I'm no wildlife biologist, but here's a curious tidbit.
Last weekend, my boyfriend and I were talking to a neighbor about jogging in our area of the Lower Hudson Valley, just above New York City. We all run the same trail in a wooded historic park. The two of them are more committed runners than I am, doing 3-plus miles four to six times a week. I only do about a mile two or three times a week. They've also been using the trail for a number of years -- longer than I have.
During the course of the conversation, we got on the topic of deer encounters on the trail. I'll run into whitetails every so often, but before I get close, they spook, crash through the trees like the legions of hell are at their heels and disappear. I rarely actually see them, I'll just catch a flash of white tail disappearing over a hill.
However, my boyfriend and our neighbor have the exact opposite experience. They'll routinely run up on deer standing right in the trail and refusing to move. They'll try to shoo them away, and the animals still don't leave. One morning, my boyfriend came up on a doe and a fawn. He slowed, stopped and tried to spook them off the trail, but Mamma just looked at him -- he couldn't get her to go.

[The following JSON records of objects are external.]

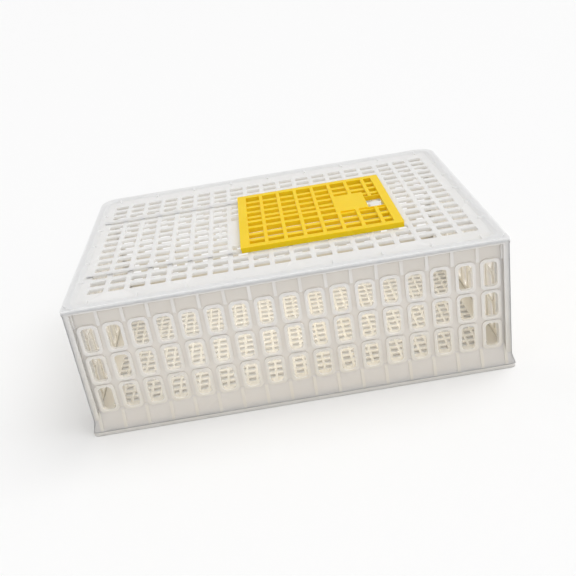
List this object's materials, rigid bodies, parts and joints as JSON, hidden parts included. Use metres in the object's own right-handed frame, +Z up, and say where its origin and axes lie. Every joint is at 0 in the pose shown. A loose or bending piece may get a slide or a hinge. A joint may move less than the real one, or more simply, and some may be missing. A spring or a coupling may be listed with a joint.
{
  "type": "poultry transport crate",
  "caption": "Low ventilated plastic crate for carrying live birds, with slotted walls, raised grille floor and a sliding loading door in the lid.",
  "frame": {"origin": "middle of the foot plane, on the surface that the crate stands on", "axes": "+X along the long side, +Y to the back long wall, +Z up; the door slides towards -X"},
  "size_m": [0.76, 0.56, 0.258],
  "materials": {
    "white_plastic": "natural translucent white HDPE, satin with handling scuffs",
    "yellow_plastic": "yellow HDPE, satin",
    "rod_steel": "zinc-plated rod"
  },
  "bodies": {
    "crate": {"floor_panel": "white_plastic", "lid_panel": "white_plastic", "front_wall": "white_plastic", "back_wall": "white_plastic", "left_wall": "white_plastic", "right_wall": "white_plastic", "corner_rod_front_left": "rod_steel", "corner_rod_front_right": "rod_steel", "corner_rod_back_left": "rod_steel", "corner_rod_back_right": "rod_steel", "front_guide_rail": "white_plastic", "back_guide_rail": "white_plastic"},
    "door": {"sliding_door": "yellow_plastic"},
    "catch": {"door_catch": "white_plastic"}
  },
  "joints": [
    {"name": "door_slide", "type": "slide", "parent": "crate", "child": "door", "axis": [-1, 0, 0], "range_m": [0, 0.28]},
    {"name": "catch_press", "type": "hinge", "parent": "crate", "child": "catch", "pos_m": [0.193, -0.1, 0.2454], "axis": [-1, 0, 0], "range_deg": [0, 9.5], "stiffness_Nm_per_rad": 0.6, "springref_deg": -5.73}
  ]
}
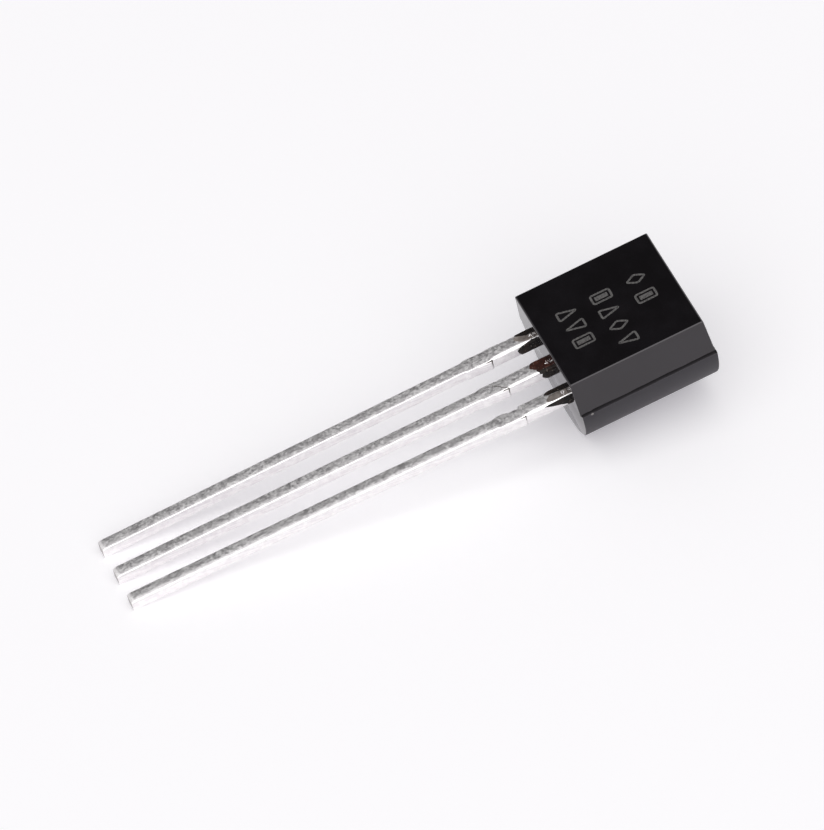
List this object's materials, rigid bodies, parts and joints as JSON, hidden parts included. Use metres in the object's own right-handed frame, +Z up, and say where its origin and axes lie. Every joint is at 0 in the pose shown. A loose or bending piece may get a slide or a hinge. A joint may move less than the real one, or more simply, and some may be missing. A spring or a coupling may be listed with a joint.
{
  "type": "to-92 transistor",
  "caption": "Three-lead transistor in a black moulded case with one flat face and a rounded back, lying flat face up.",
  "frame": {"origin": "middle of the part's box, on the surface that it lies on", "axes": "+Z up from the surface; +Y along the leads from their tips towards the body, level; +X across the leads, from the emitter to the collector"},
  "size_m": [0.0048, 0.019, 0.0041],
  "materials": {
    "mould_epoxy": "black silica-filled epoxy, moulded smooth and slightly glossy",
    "tinned_lead": "tin-plated stamped lead frame, satin with fine specks",
    "silicon": "silicon chip, polished",
    "die_solder": "soft solder under the chip, dull",
    "bond_gold": "gold bond wire, smooth"
  },
  "bodies": {
    "root": {"moulded_body": "mould_epoxy", "emitter_lead": "tinned_lead", "base_lead": "tinned_lead", "collector_lead": "tinned_lead", "silicon_die": "silicon", "die_attach": "die_solder", "emitter_wire": "bond_gold", "base_wire": "bond_gold"}
  },
  "joints": []
}
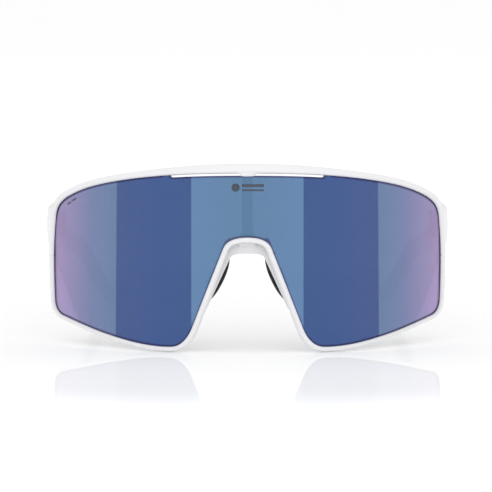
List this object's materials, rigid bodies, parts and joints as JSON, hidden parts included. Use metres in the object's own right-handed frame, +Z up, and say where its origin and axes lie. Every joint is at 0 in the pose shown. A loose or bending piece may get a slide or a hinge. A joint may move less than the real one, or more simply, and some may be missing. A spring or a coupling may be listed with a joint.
{
  "type": "wraparound sport sunglasses",
  "caption": "One-piece shield sunglasses: a cylindrical mirror lens in a slim white rim with brow vents, a carried nose saddle with bendable pads, and folding temples.",
  "frame": {"origin": "middle of the footprint, on the surface the glasses stand on", "axes": "+Z up, -Y the way the lens faces, +Y along the temples, +X the wearer's left"},
  "size_m": [0.1444, 0.168, 0.0658],
  "materials": {
    "frame": "satin white moulded nylon",
    "lens": "polished polycarbonate, blue mirror coat turning violet at the sides",
    "pad": "matt black soft rubber",
    "tip": "matt pale soft rubber",
    "steel": "bright stainless"
  },
  "bodies": {
    "front": {"upper_frame": "frame", "lower_rim": "frame", "seam_pins": "steel", "lens": "lens", "nose_bridge": "frame", "hinge_front_right": "steel", "hinge_screw_right": "steel", "hinge_front_left": "steel", "hinge_screw_left": "steel"},
    "temple_right": {"temple_right": "frame", "hinge_rear_right": "steel", "temple_core_right": "steel", "temple_tip_right": "tip"},
    "nose_right": {"nose_wire_right": "steel", "nose_pad_right": "pad"},
    "temple_left": {"temple_left": "frame", "hinge_rear_left": "steel", "temple_core_left": "steel", "temple_tip_left": "tip"},
    "nose_left": {"nose_wire_left": "steel", "nose_pad_left": "pad"}
  },
  "joints": [
    {"name": "temple_right_fold", "type": "hinge", "parent": "front", "child": "temple_right", "pos_m": [-0.06609, -0.03427, 0.04092], "axis": [0, -0.1045, -0.9945], "range_deg": [0, 90]},
    {"name": "temple_left_fold", "type": "hinge", "parent": "front", "child": "temple_left", "pos_m": [0.06609, -0.03427, 0.04092], "axis": [0, 0.1045, 0.9945], "range_deg": [0, 82]},
    {"name": "nose_pad_right_bend", "type": "hinge", "parent": "front", "child": "nose_right", "pos_m": [-0.01205, -0.07364, 0.02576], "axis": [0.4384, 0.094, 0.8939], "range_deg": [-8, 10]},
    {"name": "nose_pad_left_bend", "type": "hinge", "parent": "front", "child": "nose_left", "pos_m": [0.01205, -0.07364, 0.02576], "axis": [0.4384, -0.094, -0.8939], "range_deg": [-8, 10]}
  ]
}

So, my boyfriend and our neighbor are now entertaining the theory that because they run this area so often the local deer are used to their scent and therefore not threatened by their approach. I, on the other hand, as the less frequent runner am not as familiar to the local wildlife, so I'm still perceived as a danger.
I guess that makes sense, but as previously stated, I'm no wildlife biologist. Sound theory? Or something else? Maybe the deer just instinctively sense I work for F&S and figure they should clear out. -K.H.